The liability limit of shipowners and insurers under CLC 92 depends on the gross tonnage of the ship.

Minimum liability limit for small tankers of up to 5,000 gt: SDR 4,510,000

Maximum liability limit for large tankers of 140,119 gt or more: SDR 89.77 million

Between these limits: SDR 4.51m + SDR 631 per ton above 5,000 gt

Note: if the ship is entered in an International Group Club, the owner and insurer are required by STOPIA to indemnify the 1992 IOPC Fund for any compensation it pays as a result of the ship’s liability limit being less than SDR 20m.  This affects ships of up to 29,548 gt.

For current equivalent figures in US dollars and illustrative examples see: Oil pollution from tankers – liability limits 1 February 2017.

Fund Convention 1992

The liability of the 1992 IOPC Fund is subject to a limit of SDR 203m, including any amounts actually recovered from the shipowner or his insurer.
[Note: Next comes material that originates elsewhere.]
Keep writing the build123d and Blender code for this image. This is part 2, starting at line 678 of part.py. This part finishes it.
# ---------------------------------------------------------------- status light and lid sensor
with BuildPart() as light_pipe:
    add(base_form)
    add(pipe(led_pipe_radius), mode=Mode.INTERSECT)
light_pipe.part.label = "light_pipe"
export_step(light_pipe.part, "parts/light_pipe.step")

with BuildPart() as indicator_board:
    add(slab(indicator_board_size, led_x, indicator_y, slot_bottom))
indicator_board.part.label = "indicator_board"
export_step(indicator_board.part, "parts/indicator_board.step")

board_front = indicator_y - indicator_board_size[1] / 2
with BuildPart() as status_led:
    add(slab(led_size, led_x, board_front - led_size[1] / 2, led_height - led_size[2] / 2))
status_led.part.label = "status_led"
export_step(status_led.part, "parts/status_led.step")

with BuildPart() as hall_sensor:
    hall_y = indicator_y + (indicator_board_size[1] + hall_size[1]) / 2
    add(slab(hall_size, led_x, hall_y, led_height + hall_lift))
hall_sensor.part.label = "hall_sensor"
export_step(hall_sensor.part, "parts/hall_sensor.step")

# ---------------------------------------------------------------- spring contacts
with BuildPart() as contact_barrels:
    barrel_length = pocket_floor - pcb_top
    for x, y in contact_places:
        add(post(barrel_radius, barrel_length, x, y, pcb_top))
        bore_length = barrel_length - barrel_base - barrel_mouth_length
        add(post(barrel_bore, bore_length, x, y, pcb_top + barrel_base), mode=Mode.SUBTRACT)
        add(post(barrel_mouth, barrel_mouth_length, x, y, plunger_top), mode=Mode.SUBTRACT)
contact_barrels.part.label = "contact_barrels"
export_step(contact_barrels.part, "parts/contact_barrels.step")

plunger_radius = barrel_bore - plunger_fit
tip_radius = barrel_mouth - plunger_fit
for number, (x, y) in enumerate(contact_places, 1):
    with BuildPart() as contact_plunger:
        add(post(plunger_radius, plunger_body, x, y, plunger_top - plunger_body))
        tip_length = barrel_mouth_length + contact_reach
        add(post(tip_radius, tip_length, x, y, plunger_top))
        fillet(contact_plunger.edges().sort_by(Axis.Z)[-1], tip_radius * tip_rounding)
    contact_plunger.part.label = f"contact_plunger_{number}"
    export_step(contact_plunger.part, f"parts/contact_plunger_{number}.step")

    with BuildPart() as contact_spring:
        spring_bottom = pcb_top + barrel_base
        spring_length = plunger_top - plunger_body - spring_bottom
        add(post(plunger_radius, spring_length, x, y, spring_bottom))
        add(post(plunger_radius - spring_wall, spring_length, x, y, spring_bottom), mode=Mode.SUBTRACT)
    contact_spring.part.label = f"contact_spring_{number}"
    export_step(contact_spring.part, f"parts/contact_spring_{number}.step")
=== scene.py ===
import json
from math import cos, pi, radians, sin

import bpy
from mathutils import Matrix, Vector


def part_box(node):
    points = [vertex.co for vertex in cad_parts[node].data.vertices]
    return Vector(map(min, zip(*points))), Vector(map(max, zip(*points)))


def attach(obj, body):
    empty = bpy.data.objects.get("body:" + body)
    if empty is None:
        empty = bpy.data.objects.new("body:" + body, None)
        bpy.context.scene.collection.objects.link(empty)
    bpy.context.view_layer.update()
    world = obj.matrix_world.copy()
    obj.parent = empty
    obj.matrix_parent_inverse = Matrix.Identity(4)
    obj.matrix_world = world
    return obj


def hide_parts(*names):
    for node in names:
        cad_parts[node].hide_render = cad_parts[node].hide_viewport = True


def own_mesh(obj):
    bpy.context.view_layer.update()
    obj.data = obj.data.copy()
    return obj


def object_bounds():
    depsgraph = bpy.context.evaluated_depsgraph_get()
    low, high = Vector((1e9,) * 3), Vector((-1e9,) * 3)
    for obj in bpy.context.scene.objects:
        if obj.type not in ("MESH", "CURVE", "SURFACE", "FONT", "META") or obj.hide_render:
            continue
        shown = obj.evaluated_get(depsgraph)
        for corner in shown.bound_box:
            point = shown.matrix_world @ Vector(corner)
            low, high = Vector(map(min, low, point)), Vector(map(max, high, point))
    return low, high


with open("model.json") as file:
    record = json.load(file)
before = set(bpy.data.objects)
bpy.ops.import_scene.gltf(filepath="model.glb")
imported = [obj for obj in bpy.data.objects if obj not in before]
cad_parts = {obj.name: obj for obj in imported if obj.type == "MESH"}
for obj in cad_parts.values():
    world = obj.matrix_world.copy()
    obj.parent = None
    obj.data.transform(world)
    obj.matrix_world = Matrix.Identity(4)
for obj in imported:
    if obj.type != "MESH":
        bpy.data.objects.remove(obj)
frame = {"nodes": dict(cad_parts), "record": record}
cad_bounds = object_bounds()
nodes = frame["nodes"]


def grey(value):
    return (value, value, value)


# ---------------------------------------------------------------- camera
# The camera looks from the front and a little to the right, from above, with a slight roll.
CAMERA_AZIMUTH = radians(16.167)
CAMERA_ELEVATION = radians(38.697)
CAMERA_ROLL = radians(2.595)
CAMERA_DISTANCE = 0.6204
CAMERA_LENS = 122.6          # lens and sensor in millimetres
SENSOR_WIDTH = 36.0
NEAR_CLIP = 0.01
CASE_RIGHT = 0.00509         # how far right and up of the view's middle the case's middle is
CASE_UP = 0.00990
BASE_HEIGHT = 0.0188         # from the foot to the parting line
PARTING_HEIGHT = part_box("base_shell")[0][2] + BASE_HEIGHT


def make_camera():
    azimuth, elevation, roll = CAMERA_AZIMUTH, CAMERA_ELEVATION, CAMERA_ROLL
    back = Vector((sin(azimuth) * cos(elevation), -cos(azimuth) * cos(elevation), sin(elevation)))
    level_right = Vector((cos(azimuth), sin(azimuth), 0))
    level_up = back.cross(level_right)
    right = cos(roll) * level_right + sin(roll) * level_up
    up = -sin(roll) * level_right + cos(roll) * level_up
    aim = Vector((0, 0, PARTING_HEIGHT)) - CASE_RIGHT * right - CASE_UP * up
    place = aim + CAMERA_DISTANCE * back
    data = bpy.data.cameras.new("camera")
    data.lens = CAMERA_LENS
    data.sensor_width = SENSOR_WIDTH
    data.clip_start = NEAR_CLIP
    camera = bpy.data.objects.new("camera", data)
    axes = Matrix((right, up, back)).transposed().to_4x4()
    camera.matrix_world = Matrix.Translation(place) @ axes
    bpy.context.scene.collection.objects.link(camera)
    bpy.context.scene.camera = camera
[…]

For the current equivalent limit in US dollars see: Oil pollution from tankers – liability limits 1 February 2017.

Supplementary Fund Protocol 2003

The liability of the Supplementary Fund is subject to a limit of SDR 750m, including any amounts actually recovered from the shipowner, his insurer and the 1992 Fund.

For the current equivalent limit in US dollars see: Oil pollution from tankers – liability limits 1 February 2017.
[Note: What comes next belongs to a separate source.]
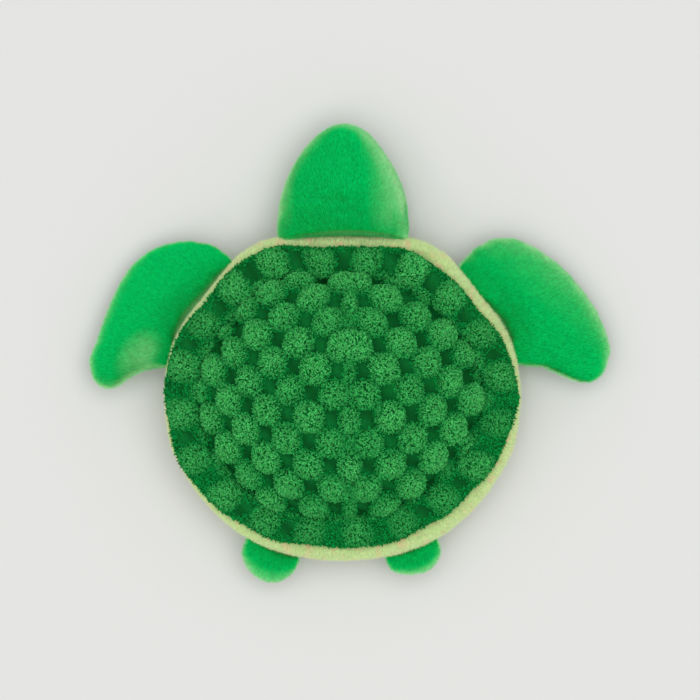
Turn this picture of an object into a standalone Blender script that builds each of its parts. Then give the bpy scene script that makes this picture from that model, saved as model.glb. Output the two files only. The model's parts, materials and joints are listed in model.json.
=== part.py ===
"""A plush turtle: a stuffed body under a domed popcorn-plush shell, with a head, two front flippers and
two rear feet sewn into the seam round the body, so that each of them flaps at its own seam.

The head points along +Y, +X is the turtle's right and +Z is up. The belly lies on the plane z = 0, and the
origin is under the middle of the whole toy. Every limb is modelled in its own frame, with X along its seam,
Y out of the body and Z up. Its empty stands on the line that it flaps about, just outside the seam.
"""

import math

import bmesh
import bpy
import numpy as np
from mathutils import Matrix
from mathutils.geometry import delaunay_2d_cdt

MM = 0.001

# Cloth and clearance
WALL = 2.0 * MM  # plush with its backing
GAP = 0.3 * MM  # between two pieces that touch
STUFFING_GAP = 0.5 * MM  # between the cloth and the stuffing that it holds
MERGE = 0.002 * MM
SHARP_ANGLE = 50.0

# Body
BODY_WIDTH = 156.6 * MM
BODY_LENGTH = 144.4 * MM
SEAM_HEIGHT = 20.0 * MM  # of the seam that the limbs are sewn into
BELLY_CUT = 0.5 * MM  # how deep the belly is cut flat where it lies on the table
BELLY_ROUND = 3.0
BELLY_SHOULDER = 2.0

# Rim, the pale strip between the seam and the shell
RIM_END_WIDTH = 6.0 * MM  # seen from above, before and behind
RIM_SIDE_WIDTH = 3.2 * MM  # seen from above, left and right
RIM_RISE = 12.0 * MM
SHELL_SHIFT = 1.5 * MM  # how far the shell is sewn off the middle, to the left
SHELL_MIDDLE = np.array([-SHELL_SHIFT, 0.0])

# Shell, a flat brim round a dome, with a groove between them
BRIM_RISE = 5.0 * MM
DOME_RISE = 24.0 * MM
GROOVE_DEPTH = 2.4 * MM
GROOVE_WIDTH = 5.0 * MM
GROOVE_SHARE = 0.79
DOME_CAP_SHARE = 1.2  # radius of the round cap that the dome is cut from, in the dome's own half widths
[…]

INTERNATIONAL MARITIME LIMITATION REGIMES

1976 London Convention on Limitation of Liability for Maritime Claims (LLMC)

Liability for pollution (and other claims apart from personal claims) is subject to an aggregate limit calculated as follows:

Up to 500 gt      SDR 167,000
 
Up to 30,000 gt SDR 167,000 + SDR 167 for each ton over 500 gt
 
max SDR 5,093,500
 
Up to 70,000 gt SDR  5,093,500 + SDR 125 for each ton over 30,000 gt
 
max SDR 10,093,500
 
Over 70,000 gt SDR 10,093,500 + SDR 83 for each ton over 70,000 gt no maximum


For current equivalent figures in US dollars and illustrative examples see: Limitation regimes – liability limits 1 February 2017.

1996 LLMC Protocol

Up to 2,000 gt      SDR 1,000,000
 
Up to 30,000 gt SDR 1,000,000 + SDR 400 for each ton over 2,000 gt
 
max SDR 12,200,000
 
Up to 70,000 gt SDR 12,200,000 + SDR 300 for each ton over 30,000 gt
 
max SDR 24,200,000
 
Over 70,000 gt SDR 24,400,000 + SDR 200 for each ton over 70,000 gt no maximum


For current equivalent figures in US dollars and illustrative examples see: Limitation regimes – liability limits 1 February 2017.
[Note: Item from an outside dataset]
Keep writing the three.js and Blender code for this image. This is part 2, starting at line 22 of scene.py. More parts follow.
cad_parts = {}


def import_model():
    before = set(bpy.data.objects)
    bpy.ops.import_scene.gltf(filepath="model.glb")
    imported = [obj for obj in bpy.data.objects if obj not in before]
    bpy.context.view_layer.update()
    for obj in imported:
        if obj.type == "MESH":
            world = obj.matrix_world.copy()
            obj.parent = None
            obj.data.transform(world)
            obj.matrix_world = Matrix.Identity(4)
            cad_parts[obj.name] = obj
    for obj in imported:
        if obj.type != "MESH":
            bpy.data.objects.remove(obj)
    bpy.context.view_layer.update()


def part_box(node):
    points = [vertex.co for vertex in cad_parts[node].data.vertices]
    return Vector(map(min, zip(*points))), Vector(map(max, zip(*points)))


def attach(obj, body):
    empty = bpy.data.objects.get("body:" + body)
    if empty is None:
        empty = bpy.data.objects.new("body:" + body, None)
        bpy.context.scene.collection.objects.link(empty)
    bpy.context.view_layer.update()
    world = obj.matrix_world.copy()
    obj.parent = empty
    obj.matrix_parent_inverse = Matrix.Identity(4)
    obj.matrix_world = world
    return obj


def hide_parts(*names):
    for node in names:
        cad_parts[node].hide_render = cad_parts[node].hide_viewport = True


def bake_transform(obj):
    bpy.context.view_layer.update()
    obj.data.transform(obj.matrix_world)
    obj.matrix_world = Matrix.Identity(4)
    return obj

1996 LLMC Protocol as amended in 2012
Limits in force internationally from 8 June 2015*

*Note that in some Protocol States the amended limits may not have entered into force until a later date.  In the UK they did not take effect until 30 November 2016. See: New liability limits in the UK.

Up to 2,000 gt      SDR 1,510,000
 
Up to 30,000 gt SDR 1,510,000 + SDR 604 for each ton over 2,000 gt
 
max SDR 18,422,000
 
Up to 70,000 gt SDR 18,422,000 + SDR 453 for each ton over 30,000 gt
 
max SDR 36,542,000
 
Over 70,000 gt SDR 36,542,000 + SDR 302 for each ton over 70,000 gt no maximum


For current equivalent figures in US dollars and illustrative examples see: Limitation regimes – liability limits 1 February 2017.

US LEGISLATION

For liability limits under the US Oil Pollution Act 1990 and Comprehensive Environmental Response, Compensation and Liability Act 1980 (“Superfund”) CERCLA, see: OPA-90 and CERCLA liability limits.

3. RESERVATIONS AFFECTING LIMITATION OF LIABILITY FOR WRECK REMOVAL AND RELATED CLAIMS

The 1976 Limitation Convention (LLMC) and 1996 LLMC Protocol enumerate in Art. 2.1 the maritime claims for which liability may be limited.  Art. 18 of these instruments allows states the option of ratifying them under reservation of the right to exclude Art. 2.1(d) and/or (e) from national legislation.  These allow limitation of liability for:

(d) Claims in respect of the raising, removal, destruction or the rendering harmless of a ship which is sunk, wrecked, stranded or abandoned, including anything that is or has been on board such ship;

(e) Claims in respect of the removal, destruction or the rendering harmless of the cargo of the ship.

Some states but not others have exercised the option of ratifying the Convention and/or Protocol whilst reserving the right to exclude the right to exclude these provisions from their national laws, thereby maintaining unlimited liability for wreck removal in their jurisdictions.

Some of these states have apparently taken the view that this exclusion also has the effect of excluding any right to limit liability for bunker pollution, or for certain types of claim for bunker pollution, notably costs of removing or rendering harmless the bunkers of a ship.

For details of States which have exercised this option see: LLMC Contracting States with reservations concerning wreck removal and related claims.

For discussion of the issues relating to bunker pollution see the following extract from a seminar paper I gave in 2014: Bunker Pollution and Limitation of Liability. 

4. NOTIFICATIONS BY STATES RATIFYING THE NAIROBI WRECK REMOVAL CONVENTION 2007 TO EXTEND THE CONVENTION AREA INWARDS TO INLCUDE THE TERRITORY AND TERRITORIAL SEA

For details of States which have exercised the option under Article 3(2) of the Wreck Removal Convention (WRC) to extend the Convention area inwards see: WRC States – extensions to TTS as at 31 July 2017.

For a note on the effect of the WRC where this option is exercised see: Wreck Removal Convention – Effect in the territorial sea.